Come scrive lucidamente Kevin Kelleher sempre su The Big Money, è vero che il fumetto originale è disponibile altrove sul Web e quindi l'edizione per l'App Store è paragonabile a una versione di un film tagliata per mandarla in onda in prima serata, ma l'atteggiamento di Apple "obbliga gli artisti a scendere a compromessi sull'integrità della loro visione e punisce coloro che rifiutano il compromesso. Questo è particolarmente pericoloso quando il nudo non è osceno – come nel caso di Ulysses Seen – ma rinforza l'opera complessiva. Secondariamente, e in modo più pernicioso, può indurre gli artisti a tentare di interpretare anticipatamente la propria integrità censurando i contenuti ancor prima che Apple gliel'abbia chiesto... Joyce non scese a compromessi, neanche creando una seconda versione ripulita dell'Ulisse."

Editori di giornali, provate a sostituire artisti con giornalisti. E come potrete parlare obiettivamente dei prodotti Apple, sapendo che l'edizione online del vostro giornale o della vostra rivista dipende, per i propri introiti, dal placet di Apple? Gli editori tedeschi hanno dimostrato di aver capito il problema.
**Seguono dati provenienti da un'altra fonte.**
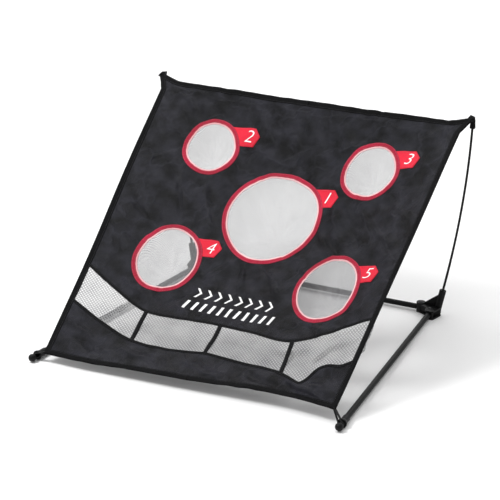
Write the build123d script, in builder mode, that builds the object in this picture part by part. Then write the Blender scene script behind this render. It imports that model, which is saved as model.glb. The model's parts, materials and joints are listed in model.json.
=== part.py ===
from build123d import *
import math
import os

# Golf chipping net: a fabric target panel leans back between a low tube base and two bowed poles.
# Millimetres, +Z up, the player stands at -Y. X = 0 is the plane of symmetry, and Z = 0 is the ground.

# ---- tube base ----
tube_d = 16.0
tube_wall = 1.2
tube_z = 13.0
rear_tube_y = 411.0
knuckle_x = 350.0
knuckle_d = 26.0
knuckle_h = 30.0
foot_x = 465.0
foot_y = -413.0
leg_pin_x = 390.0
leg_pin_y = 384.0
pin_d = 6.0
pin_fit = 0.05
pin_head_d = 11.0
pin_head_h = 2.4
channel_floor = 4.4
channel_roof = 21.6
channel_top = 26.5
channel_clearance = 0.6
eye_d = 16.0
spigot_d = 13.4
spigot_end = 42.0
tube_start = 13.0

# ---- foot fitting, measured back along the leg from the centre of its ball ----
ball_d = 22.0
neck_d = 10.0
flange_d = 26.0
flange_start = 20.0
flange_end = 24.0
sleeve_start = 34.0
sleeve_end = 56.0
sleeve_d = 20.0
strap_gap = 0.3
strap_thickness = 2.0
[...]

Se i criteri dell'App Store vi sembrano dettati da un puritanesimo al limite dell'assurdo, considerate il secondo esempio: The Sun. Sì, il giornale britannico noto più per le grazie dei suoi topless a pagina 3 che per la forbita sagacia dei suoi reporter. The Sun ha un'App nell'App Store che consente di leggere il giornale (a pagamento). Leggerlo, s'intende, compresa la suddetta pagina 3, che come documenta The Register offre in fotografia, ad alta risoluzione, il seno che disegnato a fumetti è invece inaccettabile per Apple. Riproduco qui le grazie di Chloe a bassa risoluzione per permettere la lettura di questo articolo senza causare disagi sul posto di lavoro: la versione più nitida, per gli interessati, è appunto su The Register.

Paidcontent spiega che Apple ha accettato il popputo ebdomadario britannico perché per scaricarlo sull'iPad è necessario confermare di avere più di diciassette anni. A quanto pare, la visione di un seno prima di quest'età può causare traumi indicibili. E come si fornisce la conferma, presentando un documento d'identità? No: molto più pilatescamente, cliccando su un pulsante e dichiarando di avere più dell'età mammocompatibile. Perché naturalmente nessun minorenne ormonalmente stimolato sarà così disonesto da mentire.

Sia chiaro: il problema non è dell'iPad, ma del modello commerciale scelto da Apple per l'iPad (e per l'iPhone), che esige il controllo totale e l'ultima parola sui contenuti. Si porrebbe per qualunque altra società che imponesse quello stesso modello monopolista su qualunque dispositivo.

Volete davvero che tutte le rotative siano gestite da un'unica società, con potere assoluto su cosa possono o non possono vedere e leggere i vostri lettori? Pensateci, editori, prima di mettervi a danzare con un elefante talebano.